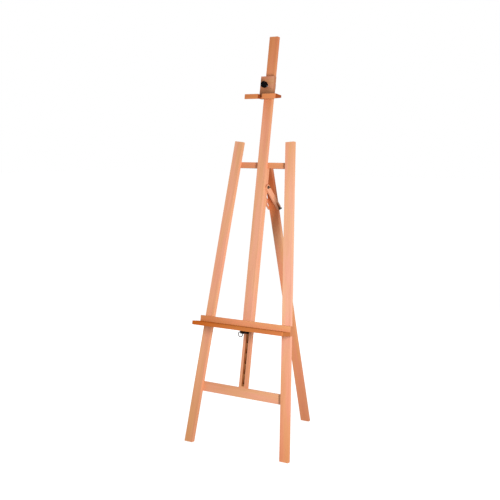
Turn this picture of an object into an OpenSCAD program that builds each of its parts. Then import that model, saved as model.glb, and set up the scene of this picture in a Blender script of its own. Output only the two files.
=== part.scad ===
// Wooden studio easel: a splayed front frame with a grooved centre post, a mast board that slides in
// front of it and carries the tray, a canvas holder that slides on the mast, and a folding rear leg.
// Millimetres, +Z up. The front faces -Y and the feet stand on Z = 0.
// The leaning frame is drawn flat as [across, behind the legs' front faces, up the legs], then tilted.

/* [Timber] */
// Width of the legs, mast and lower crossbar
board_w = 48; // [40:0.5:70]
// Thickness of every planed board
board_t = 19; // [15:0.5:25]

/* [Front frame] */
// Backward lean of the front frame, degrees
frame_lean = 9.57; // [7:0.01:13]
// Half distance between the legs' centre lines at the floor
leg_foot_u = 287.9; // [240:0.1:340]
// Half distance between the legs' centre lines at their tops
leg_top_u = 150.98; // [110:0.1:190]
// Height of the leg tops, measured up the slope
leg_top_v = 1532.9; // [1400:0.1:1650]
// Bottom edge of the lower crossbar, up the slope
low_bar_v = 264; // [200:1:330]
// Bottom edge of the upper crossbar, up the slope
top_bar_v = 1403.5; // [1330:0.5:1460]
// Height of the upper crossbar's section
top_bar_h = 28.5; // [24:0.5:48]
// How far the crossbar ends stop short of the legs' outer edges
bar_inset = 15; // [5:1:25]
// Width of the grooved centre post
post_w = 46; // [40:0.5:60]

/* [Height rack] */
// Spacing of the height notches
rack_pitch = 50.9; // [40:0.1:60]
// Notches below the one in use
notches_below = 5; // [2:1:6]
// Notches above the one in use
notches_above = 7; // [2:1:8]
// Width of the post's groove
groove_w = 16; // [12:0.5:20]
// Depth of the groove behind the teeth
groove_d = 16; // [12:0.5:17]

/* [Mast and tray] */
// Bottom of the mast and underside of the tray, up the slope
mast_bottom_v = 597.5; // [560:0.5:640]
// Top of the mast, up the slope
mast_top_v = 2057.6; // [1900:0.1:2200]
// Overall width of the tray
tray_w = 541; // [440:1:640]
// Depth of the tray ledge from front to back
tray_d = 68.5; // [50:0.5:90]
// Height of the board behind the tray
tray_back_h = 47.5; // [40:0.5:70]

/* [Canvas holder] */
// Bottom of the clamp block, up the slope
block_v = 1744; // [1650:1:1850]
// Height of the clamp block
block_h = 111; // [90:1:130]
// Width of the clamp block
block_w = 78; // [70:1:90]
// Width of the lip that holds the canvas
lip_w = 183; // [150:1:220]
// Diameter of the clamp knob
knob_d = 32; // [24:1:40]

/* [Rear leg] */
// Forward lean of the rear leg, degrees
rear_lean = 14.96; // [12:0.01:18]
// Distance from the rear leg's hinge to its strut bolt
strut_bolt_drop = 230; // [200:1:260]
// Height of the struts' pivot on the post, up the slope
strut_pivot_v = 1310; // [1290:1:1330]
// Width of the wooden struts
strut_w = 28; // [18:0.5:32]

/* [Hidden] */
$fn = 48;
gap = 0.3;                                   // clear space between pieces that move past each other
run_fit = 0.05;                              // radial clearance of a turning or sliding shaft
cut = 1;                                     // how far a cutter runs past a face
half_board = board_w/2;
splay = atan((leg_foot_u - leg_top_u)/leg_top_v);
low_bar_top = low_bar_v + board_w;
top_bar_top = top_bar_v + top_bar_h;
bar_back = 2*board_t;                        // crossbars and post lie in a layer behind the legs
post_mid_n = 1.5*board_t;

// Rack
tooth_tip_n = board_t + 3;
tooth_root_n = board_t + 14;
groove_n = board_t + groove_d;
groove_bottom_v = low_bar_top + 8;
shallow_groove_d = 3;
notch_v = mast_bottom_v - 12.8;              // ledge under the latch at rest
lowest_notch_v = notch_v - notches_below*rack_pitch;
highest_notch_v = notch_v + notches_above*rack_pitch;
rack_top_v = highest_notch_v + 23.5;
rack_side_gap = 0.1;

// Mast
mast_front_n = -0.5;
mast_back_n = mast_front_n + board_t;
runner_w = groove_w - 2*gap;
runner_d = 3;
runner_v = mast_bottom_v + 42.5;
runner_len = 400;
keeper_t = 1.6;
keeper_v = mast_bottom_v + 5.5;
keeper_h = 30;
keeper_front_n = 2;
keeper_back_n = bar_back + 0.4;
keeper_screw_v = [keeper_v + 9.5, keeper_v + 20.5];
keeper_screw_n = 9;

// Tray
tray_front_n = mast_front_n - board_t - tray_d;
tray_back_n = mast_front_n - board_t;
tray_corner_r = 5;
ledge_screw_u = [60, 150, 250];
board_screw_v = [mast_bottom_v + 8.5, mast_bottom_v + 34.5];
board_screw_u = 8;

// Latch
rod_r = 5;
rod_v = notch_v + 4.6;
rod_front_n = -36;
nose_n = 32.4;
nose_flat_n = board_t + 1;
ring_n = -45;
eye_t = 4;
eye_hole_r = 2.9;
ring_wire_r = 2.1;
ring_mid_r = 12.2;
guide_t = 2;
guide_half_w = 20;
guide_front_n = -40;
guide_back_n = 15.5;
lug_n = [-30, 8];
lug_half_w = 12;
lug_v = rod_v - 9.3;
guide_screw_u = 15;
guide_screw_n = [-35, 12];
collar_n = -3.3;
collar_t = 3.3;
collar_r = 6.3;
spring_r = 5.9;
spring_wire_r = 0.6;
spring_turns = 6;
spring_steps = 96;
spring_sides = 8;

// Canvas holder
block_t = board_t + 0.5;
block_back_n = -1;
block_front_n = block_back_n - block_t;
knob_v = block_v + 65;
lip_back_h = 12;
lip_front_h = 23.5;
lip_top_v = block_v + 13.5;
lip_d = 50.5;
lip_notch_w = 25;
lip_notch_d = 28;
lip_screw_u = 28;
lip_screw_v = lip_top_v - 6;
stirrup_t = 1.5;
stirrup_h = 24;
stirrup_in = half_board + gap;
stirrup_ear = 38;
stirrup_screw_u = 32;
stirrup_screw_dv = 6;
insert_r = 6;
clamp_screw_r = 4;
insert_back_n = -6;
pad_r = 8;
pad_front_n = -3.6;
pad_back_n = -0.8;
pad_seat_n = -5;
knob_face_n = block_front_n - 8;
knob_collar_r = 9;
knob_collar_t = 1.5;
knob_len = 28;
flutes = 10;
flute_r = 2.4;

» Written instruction
Extract the full listing above without alteration.

» In response
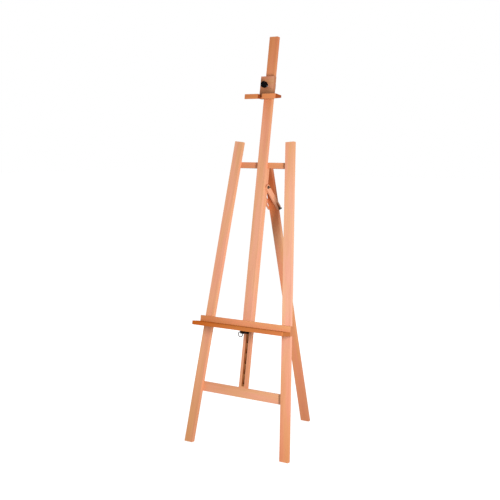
Turn this picture of an object into an OpenSCAD program that builds each of its parts. Then import that model, saved as model.glb, and set up the scene of this picture in a Blender script of its own. Output only the two files.
=== part.scad ===
// Wooden studio easel: a splayed front frame with a grooved centre post, a mast board that slides in
// front of it and carries the tray, a canvas holder that slides on the mast, and a folding rear leg.
// Millimetres, +Z up. The front faces -Y and the feet stand on Z = 0.
// The leaning frame is drawn flat as [across, behind the legs' front faces, up the legs], then tilted.

/* [Timber] */
// Width of the legs, mast and lower crossbar
board_w = 48; // [40:0.5:70]
// Thickness of every planed board
board_t = 19; // [15:0.5:25]

/* [Front frame] */
// Backward lean of the front frame, degrees
frame_lean = 9.57; // [7:0.01:13]
// Half distance between the legs' centre lines at the floor
leg_foot_u = 287.9; // [240:0.1:340]
// Half distance between the legs' centre lines at their tops
leg_top_u = 150.98; // [110:0.1:190]
// Height of the leg tops, measured up the slope
leg_top_v = 1532.9; // [1400:0.1:1650]
// Bottom edge of the lower crossbar, up the slope
low_bar_v = 264; // [200:1:330]
// Bottom edge of the upper crossbar, up the slope
top_bar_v = 1403.5; // [1330:0.5:1460]
// Height of the upper crossbar's section
top_bar_h = 28.5; // [24:0.5:48]
// How far the crossbar ends stop short of the legs' outer edges
bar_inset = 15; // [5:1:25]
// Width of the grooved centre post
post_w = 46; // [40:0.5:60]

/* [Height rack] */
// Spacing of the height notches
rack_pitch = 50.9; // [40:0.1:60]
// Notches below the one in use
notches_below = 5; // [2:1:6]
// Notches above the one in use
notches_above = 7; // [2:1:8]
// Width of the post's groove
groove_w = 16; // [12:0.5:20]
// Depth of the groove behind the teeth
groove_d = 16; // [12:0.5:17]

/* [Mast and tray] */
// Bottom of the mast and underside of the tray, up the slope
mast_bottom_v = 597.5; // [560:0.5:640]
// Top of the mast, up the slope
mast_top_v = 2057.6; // [1900:0.1:2200]
// Overall width of the tray
tray_w = 541; // [440:1:640]
// Depth of the tray ledge from front to back
tray_d = 68.5; // [50:0.5:90]
// Height of the board behind the tray
tray_back_h = 47.5; // [40:0.5:70]

/* [Canvas holder] */
// Bottom of the clamp block, up the slope
block_v = 1744; // [1650:1:1850]
// Height of the clamp block
block_h = 111; // [90:1:130]
// Width of the clamp block
block_w = 78; // [70:1:90]
// Width of the lip that holds the canvas
lip_w = 183; // [150:1:220]
// Diameter of the clamp knob
knob_d = 32; // [24:1:40]

/* [Rear leg] */
// Forward lean of the rear leg, degrees
rear_lean = 14.96; // [12:0.01:18]
// Distance from the rear leg's hinge to its strut bolt
strut_bolt_drop = 230; // [200:1:260]
// Height of the struts' pivot on the post, up the slope
strut_pivot_v = 1310; // [1290:1:1330]
// Width of the wooden struts
strut_w = 28; // [18:0.5:32]

/* [Hidden] */
$fn = 48;
gap = 0.3;                                   // clear space between pieces that move past each other
run_fit = 0.05;                              // radial clearance of a turning or sliding shaft
cut = 1;                                     // how far a cutter runs past a face
half_board = board_w/2;
splay = atan((leg_foot_u - leg_top_u)/leg_top_v);
low_bar_top = low_bar_v + board_w;
top_bar_top = top_bar_v + top_bar_h;
bar_back = 2*board_t;                        // crossbars and post lie in a layer behind the legs
post_mid_n = 1.5*board_t;

// Rack
tooth_tip_n = board_t + 3;
tooth_root_n = board_t + 14;
groove_n = board_t + groove_d;
groove_bottom_v = low_bar_top + 8;
shallow_groove_d = 3;
notch_v = mast_bottom_v - 12.8;              // ledge under the latch at rest
lowest_notch_v = notch_v - notches_below*rack_pitch;
highest_notch_v = notch_v + notches_above*rack_pitch;
rack_top_v = highest_notch_v + 23.5;
rack_side_gap = 0.1;

// Mast
mast_front_n = -0.5;
mast_back_n = mast_front_n + board_t;
runner_w = groove_w - 2*gap;
runner_d = 3;
runner_v = mast_bottom_v + 42.5;
runner_len = 400;
keeper_t = 1.6;
keeper_v = mast_bottom_v + 5.5;
keeper_h = 30;
keeper_front_n = 2;
keeper_back_n = bar_back + 0.4;
keeper_screw_v = [keeper_v + 9.5, keeper_v + 20.5];
keeper_screw_n = 9;

// Tray
tray_front_n = mast_front_n - board_t - tray_d;
tray_back_n = mast_front_n - board_t;
tray_corner_r = 5;
ledge_screw_u = [60, 150, 250];
board_screw_v = [mast_bottom_v + 8.5, mast_bottom_v + 34.5];
board_screw_u = 8;

// Latch
rod_r = 5;
rod_v = notch_v + 4.6;
rod_front_n = -36;
nose_n = 32.4;
nose_flat_n = board_t + 1;
ring_n = -45;
eye_t = 4;
eye_hole_r = 2.9;
ring_wire_r = 2.1;
ring_mid_r = 12.2;
guide_t = 2;
guide_half_w = 20;
guide_front_n = -40;
guide_back_n = 15.5;
lug_n = [-30, 8];
lug_half_w = 12;
lug_v = rod_v - 9.3;
guide_screw_u = 15;
guide_screw_n = [-35, 12];
collar_n = -3.3;
collar_t = 3.3;
collar_r = 6.3;
spring_r = 5.9;
spring_wire_r = 0.6;
spring_turns = 6;
spring_steps = 96;
spring_sides = 8;

// Canvas holder
block_t = board_t + 0.5;
block_back_n = -1;
block_front_n = block_back_n - block_t;
knob_v = block_v + 65;
lip_back_h = 12;
lip_front_h = 23.5;
lip_top_v = block_v + 13.5;
lip_d = 50.5;
lip_notch_w = 25;
lip_notch_d = 28;
lip_screw_u = 28;
lip_screw_v = lip_top_v - 6;
stirrup_t = 1.5;
stirrup_h = 24;
stirrup_in = half_board + gap;
stirrup_ear = 38;
stirrup_screw_u = 32;
stirrup_screw_dv = 6;
insert_r = 6;
clamp_screw_r = 4;
insert_back_n = -6;
pad_r = 8;
pad_front_n = -3.6;
pad_back_n = -0.8;
pad_seat_n = -5;
knob_face_n = block_front_n - 8;
knob_collar_r = 9;
knob_collar_t = 1.5;
knob_len = 28;
flutes = 10;
flute_r = 2.4;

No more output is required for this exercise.